— What to produce —
Wherever the word "scene" appears in a line, copy that line.

— Source material —
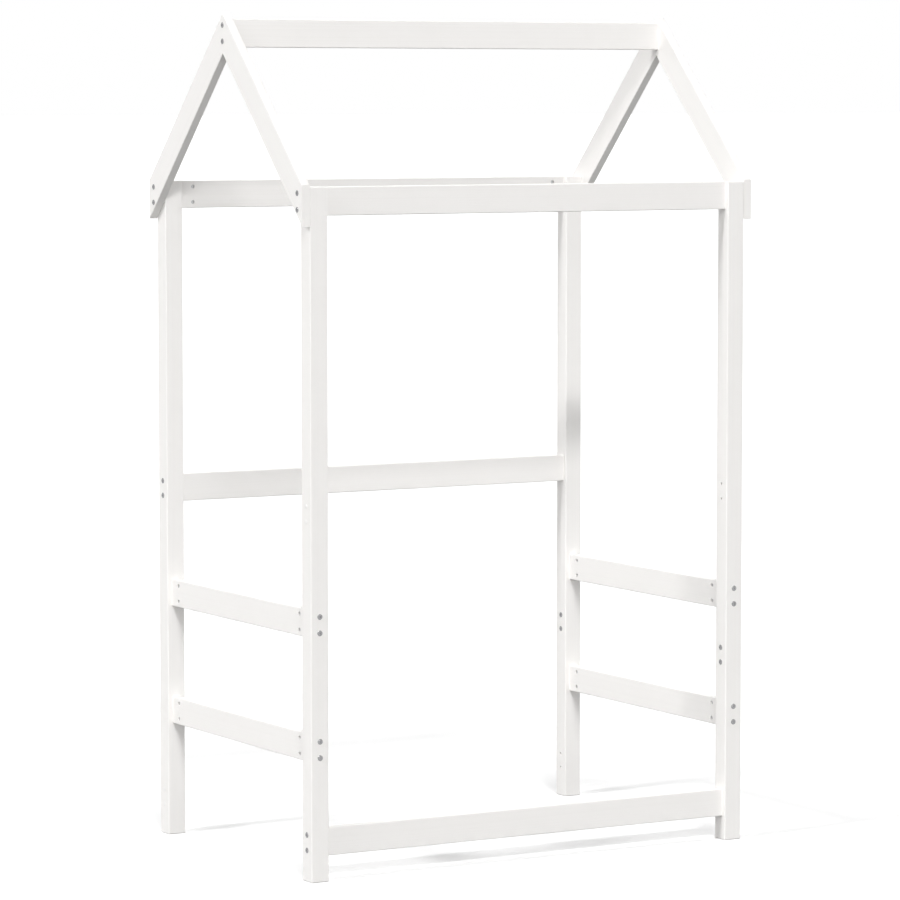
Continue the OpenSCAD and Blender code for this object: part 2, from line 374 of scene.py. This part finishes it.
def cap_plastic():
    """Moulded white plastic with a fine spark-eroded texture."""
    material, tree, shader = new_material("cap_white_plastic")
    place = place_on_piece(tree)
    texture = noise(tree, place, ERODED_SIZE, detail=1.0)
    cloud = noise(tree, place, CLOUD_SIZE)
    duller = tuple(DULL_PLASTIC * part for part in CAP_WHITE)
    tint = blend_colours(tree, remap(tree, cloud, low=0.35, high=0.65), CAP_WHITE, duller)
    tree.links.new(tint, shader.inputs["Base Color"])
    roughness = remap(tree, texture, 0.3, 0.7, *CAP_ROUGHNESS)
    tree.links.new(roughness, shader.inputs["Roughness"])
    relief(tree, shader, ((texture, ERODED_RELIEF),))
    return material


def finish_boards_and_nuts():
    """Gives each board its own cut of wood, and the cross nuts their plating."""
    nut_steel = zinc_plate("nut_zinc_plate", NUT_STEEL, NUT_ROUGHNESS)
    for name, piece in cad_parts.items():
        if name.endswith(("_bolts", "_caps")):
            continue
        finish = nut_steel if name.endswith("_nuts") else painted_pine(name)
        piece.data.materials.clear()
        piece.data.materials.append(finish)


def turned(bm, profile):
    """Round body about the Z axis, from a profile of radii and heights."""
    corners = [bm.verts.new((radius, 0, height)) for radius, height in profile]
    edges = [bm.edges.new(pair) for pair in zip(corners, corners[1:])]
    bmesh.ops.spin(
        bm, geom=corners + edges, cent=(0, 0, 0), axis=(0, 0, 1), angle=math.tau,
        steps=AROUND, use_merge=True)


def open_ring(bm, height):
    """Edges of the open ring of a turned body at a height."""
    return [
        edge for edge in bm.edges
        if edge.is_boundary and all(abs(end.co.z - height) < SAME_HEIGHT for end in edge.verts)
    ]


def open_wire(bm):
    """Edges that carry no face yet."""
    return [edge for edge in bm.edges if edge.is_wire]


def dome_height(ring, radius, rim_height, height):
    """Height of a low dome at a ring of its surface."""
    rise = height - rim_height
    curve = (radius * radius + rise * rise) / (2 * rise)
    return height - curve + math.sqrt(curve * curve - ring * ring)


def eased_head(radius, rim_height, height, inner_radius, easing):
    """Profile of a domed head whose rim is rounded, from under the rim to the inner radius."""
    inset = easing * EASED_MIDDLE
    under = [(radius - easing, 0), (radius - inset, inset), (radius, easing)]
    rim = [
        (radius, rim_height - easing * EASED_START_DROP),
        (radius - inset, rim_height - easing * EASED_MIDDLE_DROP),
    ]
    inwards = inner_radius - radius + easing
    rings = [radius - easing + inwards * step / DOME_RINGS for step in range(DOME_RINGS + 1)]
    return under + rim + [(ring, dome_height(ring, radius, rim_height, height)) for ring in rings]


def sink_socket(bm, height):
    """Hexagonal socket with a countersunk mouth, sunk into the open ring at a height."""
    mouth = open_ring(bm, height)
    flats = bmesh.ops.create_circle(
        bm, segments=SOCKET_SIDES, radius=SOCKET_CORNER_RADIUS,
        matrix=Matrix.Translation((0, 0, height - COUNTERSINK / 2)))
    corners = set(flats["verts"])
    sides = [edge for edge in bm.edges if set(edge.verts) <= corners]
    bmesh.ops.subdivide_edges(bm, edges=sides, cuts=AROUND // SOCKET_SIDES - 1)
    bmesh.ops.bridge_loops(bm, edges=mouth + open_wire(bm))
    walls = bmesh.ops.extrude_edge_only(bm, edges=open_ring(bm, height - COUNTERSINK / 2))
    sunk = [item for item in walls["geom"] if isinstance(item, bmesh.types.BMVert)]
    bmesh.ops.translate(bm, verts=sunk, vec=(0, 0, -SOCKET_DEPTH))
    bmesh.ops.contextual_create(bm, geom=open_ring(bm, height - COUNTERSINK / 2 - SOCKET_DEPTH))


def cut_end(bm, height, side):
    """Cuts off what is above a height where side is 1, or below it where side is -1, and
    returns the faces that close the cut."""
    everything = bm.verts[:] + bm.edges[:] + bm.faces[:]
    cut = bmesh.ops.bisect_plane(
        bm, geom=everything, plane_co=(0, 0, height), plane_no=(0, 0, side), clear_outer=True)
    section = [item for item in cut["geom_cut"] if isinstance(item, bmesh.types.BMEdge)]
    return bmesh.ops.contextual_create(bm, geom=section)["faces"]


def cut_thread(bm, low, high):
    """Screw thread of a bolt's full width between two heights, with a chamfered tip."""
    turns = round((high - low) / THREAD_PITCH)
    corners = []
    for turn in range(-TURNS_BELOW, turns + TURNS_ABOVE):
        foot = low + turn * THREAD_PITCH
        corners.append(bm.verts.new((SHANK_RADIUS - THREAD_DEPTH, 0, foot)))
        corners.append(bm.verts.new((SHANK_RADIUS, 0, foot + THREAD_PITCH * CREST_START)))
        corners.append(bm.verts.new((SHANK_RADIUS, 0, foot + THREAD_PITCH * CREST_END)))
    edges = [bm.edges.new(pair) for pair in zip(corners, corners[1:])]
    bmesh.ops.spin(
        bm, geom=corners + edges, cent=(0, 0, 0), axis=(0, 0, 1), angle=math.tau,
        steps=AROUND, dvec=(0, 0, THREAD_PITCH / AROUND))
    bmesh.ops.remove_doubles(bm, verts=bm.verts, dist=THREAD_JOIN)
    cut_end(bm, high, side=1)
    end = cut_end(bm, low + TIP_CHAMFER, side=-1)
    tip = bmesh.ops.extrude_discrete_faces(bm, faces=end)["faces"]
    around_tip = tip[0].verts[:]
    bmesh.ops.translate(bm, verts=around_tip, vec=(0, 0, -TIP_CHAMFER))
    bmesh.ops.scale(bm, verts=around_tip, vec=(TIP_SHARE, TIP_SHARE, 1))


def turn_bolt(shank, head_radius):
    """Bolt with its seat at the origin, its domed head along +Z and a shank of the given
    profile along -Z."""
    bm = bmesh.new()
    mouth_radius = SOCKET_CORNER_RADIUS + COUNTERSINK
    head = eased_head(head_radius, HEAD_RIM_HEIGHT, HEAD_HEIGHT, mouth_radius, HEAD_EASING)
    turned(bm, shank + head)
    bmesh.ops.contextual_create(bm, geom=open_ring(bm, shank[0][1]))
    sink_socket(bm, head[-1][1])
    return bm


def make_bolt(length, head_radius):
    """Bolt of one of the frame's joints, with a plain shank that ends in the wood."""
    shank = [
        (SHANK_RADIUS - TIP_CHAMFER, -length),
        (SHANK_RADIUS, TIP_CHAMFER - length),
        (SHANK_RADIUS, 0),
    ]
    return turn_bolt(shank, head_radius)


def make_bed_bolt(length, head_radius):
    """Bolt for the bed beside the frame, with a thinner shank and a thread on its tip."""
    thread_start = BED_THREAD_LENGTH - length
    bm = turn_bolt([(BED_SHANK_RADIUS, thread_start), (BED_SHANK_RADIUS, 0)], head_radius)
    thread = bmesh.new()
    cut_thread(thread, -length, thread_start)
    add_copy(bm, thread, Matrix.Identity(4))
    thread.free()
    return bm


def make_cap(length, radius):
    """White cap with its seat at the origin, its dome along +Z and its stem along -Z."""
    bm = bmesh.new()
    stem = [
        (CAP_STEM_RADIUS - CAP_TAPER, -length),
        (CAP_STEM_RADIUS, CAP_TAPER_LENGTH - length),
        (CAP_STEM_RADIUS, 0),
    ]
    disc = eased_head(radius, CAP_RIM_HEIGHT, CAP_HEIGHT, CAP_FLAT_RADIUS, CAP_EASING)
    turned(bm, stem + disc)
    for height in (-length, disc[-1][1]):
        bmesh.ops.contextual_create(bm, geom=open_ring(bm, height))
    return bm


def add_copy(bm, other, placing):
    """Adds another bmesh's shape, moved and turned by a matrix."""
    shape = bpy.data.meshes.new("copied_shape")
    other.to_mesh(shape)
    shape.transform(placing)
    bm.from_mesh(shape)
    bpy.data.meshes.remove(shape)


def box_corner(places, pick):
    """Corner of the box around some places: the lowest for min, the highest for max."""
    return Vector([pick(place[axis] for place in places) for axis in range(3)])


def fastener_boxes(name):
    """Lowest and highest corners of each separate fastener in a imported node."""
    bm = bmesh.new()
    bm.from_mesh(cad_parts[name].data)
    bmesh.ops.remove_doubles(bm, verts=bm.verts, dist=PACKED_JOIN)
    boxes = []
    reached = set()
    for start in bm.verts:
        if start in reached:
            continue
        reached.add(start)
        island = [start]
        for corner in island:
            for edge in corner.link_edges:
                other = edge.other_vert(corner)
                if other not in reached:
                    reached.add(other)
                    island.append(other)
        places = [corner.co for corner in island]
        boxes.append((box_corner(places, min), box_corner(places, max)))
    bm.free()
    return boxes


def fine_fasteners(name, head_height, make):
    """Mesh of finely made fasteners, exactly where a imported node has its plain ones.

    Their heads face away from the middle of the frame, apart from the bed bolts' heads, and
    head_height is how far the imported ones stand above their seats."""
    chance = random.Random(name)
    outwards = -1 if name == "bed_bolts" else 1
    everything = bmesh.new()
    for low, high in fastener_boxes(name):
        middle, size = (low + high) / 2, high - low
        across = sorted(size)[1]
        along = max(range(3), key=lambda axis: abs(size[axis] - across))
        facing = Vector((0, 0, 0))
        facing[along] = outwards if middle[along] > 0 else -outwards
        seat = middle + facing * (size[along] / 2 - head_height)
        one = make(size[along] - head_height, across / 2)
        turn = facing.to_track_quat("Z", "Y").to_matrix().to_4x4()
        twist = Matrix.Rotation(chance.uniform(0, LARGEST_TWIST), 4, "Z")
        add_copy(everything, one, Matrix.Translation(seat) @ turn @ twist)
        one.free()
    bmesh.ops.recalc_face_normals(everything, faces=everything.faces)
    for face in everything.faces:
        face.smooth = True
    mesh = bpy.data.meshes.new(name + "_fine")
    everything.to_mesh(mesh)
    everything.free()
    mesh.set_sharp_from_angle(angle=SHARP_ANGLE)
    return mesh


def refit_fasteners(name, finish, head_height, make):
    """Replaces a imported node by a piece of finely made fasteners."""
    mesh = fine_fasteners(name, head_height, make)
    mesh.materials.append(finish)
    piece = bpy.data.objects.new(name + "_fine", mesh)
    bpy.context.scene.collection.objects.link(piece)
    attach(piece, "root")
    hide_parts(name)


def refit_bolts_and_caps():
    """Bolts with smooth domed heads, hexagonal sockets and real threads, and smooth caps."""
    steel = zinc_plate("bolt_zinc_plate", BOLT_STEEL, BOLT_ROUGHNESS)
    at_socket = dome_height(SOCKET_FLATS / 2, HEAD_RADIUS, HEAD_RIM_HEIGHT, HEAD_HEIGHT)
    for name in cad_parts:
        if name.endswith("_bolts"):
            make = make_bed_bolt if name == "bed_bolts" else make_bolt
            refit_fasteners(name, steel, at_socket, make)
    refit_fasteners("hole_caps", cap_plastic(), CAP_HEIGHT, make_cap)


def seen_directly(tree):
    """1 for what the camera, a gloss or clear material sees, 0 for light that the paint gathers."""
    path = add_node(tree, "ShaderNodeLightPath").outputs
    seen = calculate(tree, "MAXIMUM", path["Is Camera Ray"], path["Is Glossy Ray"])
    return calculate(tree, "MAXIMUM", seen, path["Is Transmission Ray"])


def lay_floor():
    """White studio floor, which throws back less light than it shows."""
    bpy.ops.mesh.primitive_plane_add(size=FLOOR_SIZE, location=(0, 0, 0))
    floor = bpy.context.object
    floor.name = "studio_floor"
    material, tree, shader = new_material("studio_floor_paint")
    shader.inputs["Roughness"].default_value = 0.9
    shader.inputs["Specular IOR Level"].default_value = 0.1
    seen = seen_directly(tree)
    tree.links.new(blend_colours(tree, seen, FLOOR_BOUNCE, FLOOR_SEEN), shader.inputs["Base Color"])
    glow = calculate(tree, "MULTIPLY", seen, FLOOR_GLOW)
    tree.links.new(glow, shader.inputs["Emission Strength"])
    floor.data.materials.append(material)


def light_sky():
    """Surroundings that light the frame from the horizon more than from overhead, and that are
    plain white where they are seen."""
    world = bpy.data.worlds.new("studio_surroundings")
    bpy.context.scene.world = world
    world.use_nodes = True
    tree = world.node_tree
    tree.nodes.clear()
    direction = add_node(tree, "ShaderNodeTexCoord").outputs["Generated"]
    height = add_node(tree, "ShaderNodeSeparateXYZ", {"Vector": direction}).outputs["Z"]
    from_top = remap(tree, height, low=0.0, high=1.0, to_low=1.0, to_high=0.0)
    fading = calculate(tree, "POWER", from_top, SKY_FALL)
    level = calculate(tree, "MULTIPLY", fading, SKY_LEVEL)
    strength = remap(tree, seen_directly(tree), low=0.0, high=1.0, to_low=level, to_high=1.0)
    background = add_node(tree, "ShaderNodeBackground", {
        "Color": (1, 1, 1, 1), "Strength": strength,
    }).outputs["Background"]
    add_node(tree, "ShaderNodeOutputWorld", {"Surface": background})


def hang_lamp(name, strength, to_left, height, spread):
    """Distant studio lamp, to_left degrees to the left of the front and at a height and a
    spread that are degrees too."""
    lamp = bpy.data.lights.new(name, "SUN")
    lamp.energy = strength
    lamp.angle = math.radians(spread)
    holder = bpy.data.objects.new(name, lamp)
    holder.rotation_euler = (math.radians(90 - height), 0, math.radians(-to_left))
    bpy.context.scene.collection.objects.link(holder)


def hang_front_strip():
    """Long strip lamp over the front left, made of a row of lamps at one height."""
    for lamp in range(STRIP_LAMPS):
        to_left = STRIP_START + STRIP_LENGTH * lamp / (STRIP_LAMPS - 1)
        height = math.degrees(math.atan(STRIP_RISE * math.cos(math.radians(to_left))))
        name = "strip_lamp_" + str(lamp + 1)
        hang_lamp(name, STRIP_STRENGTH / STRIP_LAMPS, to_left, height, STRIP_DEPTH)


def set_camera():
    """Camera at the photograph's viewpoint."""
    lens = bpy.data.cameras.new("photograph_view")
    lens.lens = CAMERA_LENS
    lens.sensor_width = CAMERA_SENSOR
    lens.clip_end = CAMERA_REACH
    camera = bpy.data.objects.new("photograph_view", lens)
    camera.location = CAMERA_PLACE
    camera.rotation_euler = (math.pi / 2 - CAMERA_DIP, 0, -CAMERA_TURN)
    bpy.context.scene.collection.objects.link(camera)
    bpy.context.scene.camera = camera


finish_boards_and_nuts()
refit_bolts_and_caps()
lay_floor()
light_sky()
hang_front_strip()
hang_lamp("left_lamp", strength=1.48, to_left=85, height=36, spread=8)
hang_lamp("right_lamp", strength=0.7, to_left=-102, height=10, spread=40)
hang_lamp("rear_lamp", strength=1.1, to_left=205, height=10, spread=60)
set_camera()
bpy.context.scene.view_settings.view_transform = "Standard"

— Output for this task —
Continue the OpenSCAD and Blender code for this object: part 2, from line 374 of scene.py. This part finishes it.
    bpy.context.scene.collection.objects.link(piece)
    bpy.context.scene.world = world
    bpy.context.scene.collection.objects.link(holder)
    bpy.context.scene.collection.objects.link(camera)
    bpy.context.scene.camera = camera
bpy.context.scene.view_settings.view_transform = "Standard"